**DATA SECTION:**
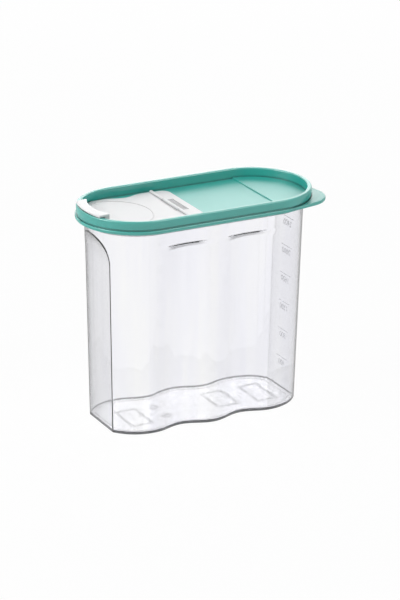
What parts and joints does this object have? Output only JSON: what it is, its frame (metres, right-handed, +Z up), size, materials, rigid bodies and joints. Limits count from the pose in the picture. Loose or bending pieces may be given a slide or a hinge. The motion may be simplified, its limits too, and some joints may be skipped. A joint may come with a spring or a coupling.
{
  "type": "cereal container",
  "caption": "Clear oblong dry-food tub with fluted sides, a soft press-on lid with a corner lift tab, and a hinged white pour cover with a thumb lip.",
  "frame": {"origin": "centre of the tub's footprint, on the surface that it stands on", "axes": "+Z up; +X along the length towards the measuring scale and the lift tab, with the pour end at -X; +Y across the width"},
  "size_m": [0.2276, 0.1046, 0.2035],
  "materials": {
    "clear_tub": "clear glossy moulded plastic",
    "teal_lid": "soft satin moulded plastic",
    "white_cover": "satin moulded plastic"
  },
  "bodies": {
    "tub": {"tub": "clear_tub"},
    "lid": {"lid": "teal_lid", "hinge_plate": "white_cover"},
    "flap": {"spout_flap": "white_cover"}
  },
  "joints": [
    {"name": "lid_lift", "type": "slide", "parent": "tub", "child": "lid", "axis": [0, 0, 1], "range_m": [0, 0.06]},
    {"name": "flap_hinge", "type": "hinge", "parent": "lid", "child": "flap", "pos_m": [-0.023, 0, 0.194], "axis": [0, 1, 0], "range_deg": [0, 170]}
  ]
}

**TASK TO COMPLETE:**
Of the lines above, how many include the word "materials"? Reply with the number alone.

**EXERCISE RESULT:**
2